Dayuhan

Agree that the U.S. can do little about it, and by our very presence create a handy 3rd party to lay blame at the feet of (governments do not take responsibility, and even populaces generally prefer to blame someone else's government over their own. This is every bit as true in the U.S. as it is in the Philippines. Well, Philippine culture is actually notably bad at not taking responsibility. 400 odd years of colonial rule and influence didn't help that situation.)

We pointedly avoid involvement in the NPA situation, though it is the main insurgent concern of Manila, it is not ours. However, when one builds security force capacity in another country one has little control over where or how that capacity will be applied. This is a important tidbit that we seem to overlook or minimize. Capacity developed in the south is shifted to the north. In Arab countries capacity developed to counter terrorism is applied to the suppression of nationalist subversion and insurgency. We are not very clever at deducing 2nd and 3rd order effects, so typically we focus on the primary objective and the primary effects of our efforts and go home calling the operation a big success.

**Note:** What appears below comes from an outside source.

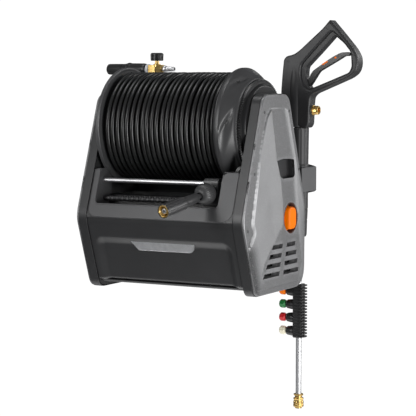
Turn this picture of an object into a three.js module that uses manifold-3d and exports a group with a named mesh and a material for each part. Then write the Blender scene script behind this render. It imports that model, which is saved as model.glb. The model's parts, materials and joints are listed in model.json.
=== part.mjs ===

One reason why I am far more in favor of going after root causes rather than throwing a range of diverse and uncoordinated activities planned by State, Aid, 4 separate services and SOF, and a host of LEAs and NGOs at a problem. No efficiency, little synergy, and virtually all aimed at the symptoms of a problem with US interests in mind; with little consideration of what the higher order effects might be, or how it might affect the interests of the host govt or populace.